### What is being asked
Identify all lines in the listing that include the word "scene", and copy them out.

### Supplied material
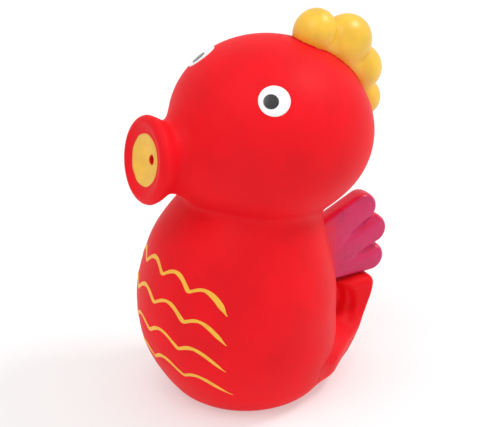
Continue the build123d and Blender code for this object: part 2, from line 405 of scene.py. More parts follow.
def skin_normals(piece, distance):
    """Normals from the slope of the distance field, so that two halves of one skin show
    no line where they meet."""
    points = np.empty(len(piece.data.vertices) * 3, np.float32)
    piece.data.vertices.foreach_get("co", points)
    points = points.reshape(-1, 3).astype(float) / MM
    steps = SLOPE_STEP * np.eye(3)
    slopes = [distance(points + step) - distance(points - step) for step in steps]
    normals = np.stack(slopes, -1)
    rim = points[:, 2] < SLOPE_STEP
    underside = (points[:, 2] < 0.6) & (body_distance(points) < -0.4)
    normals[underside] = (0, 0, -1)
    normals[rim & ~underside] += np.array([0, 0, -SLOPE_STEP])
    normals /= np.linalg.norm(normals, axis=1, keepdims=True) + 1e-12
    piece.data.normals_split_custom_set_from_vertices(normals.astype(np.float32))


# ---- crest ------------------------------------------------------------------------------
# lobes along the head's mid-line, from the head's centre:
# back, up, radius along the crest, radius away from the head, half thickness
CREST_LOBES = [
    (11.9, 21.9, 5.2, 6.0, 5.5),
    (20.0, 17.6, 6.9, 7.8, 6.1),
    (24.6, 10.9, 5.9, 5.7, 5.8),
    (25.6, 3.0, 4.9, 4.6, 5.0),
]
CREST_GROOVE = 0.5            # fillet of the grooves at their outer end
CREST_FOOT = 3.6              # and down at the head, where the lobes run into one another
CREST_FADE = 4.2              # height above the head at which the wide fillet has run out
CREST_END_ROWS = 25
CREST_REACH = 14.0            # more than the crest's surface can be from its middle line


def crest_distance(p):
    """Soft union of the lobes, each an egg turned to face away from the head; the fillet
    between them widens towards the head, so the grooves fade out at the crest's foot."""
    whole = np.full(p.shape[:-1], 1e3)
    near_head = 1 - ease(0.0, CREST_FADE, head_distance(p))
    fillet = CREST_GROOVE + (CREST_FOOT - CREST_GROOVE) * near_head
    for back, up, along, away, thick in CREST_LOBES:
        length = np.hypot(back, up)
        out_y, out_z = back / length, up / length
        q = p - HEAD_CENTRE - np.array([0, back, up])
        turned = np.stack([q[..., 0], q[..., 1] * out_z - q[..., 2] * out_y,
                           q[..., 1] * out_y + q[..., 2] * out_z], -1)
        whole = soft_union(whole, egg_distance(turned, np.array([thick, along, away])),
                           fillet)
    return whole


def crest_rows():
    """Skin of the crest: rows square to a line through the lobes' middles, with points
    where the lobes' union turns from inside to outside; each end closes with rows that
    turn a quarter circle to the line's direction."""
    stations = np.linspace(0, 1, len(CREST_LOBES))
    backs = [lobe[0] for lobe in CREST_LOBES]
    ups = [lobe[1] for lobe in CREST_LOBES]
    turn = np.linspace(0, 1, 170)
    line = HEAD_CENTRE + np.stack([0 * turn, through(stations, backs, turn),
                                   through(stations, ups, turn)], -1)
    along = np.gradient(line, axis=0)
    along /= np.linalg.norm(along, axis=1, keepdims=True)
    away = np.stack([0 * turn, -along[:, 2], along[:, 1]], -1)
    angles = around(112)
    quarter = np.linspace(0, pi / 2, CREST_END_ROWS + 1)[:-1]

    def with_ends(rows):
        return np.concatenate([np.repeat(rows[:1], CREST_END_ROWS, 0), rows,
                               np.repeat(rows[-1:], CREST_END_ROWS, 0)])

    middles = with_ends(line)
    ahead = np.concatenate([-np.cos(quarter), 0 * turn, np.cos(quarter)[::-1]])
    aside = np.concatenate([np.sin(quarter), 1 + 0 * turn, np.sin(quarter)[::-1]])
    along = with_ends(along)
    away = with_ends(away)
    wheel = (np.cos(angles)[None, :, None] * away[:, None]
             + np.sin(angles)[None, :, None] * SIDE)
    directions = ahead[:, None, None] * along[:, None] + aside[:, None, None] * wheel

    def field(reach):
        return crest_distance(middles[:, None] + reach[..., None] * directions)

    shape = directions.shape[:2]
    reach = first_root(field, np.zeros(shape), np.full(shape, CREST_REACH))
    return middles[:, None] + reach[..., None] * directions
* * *
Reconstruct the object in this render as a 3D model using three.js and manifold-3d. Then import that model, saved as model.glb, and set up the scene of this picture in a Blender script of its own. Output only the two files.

### The output
Continue the build123d and Blender code for this object: part 2, from line 405 of scene.py. More parts follow.
Reconstruct the object in this render as a 3D model using three.js and manifold-3d. Then import that model, saved as model.glb, and set up the scene of this picture in a Blender script of its own. Output only the two files.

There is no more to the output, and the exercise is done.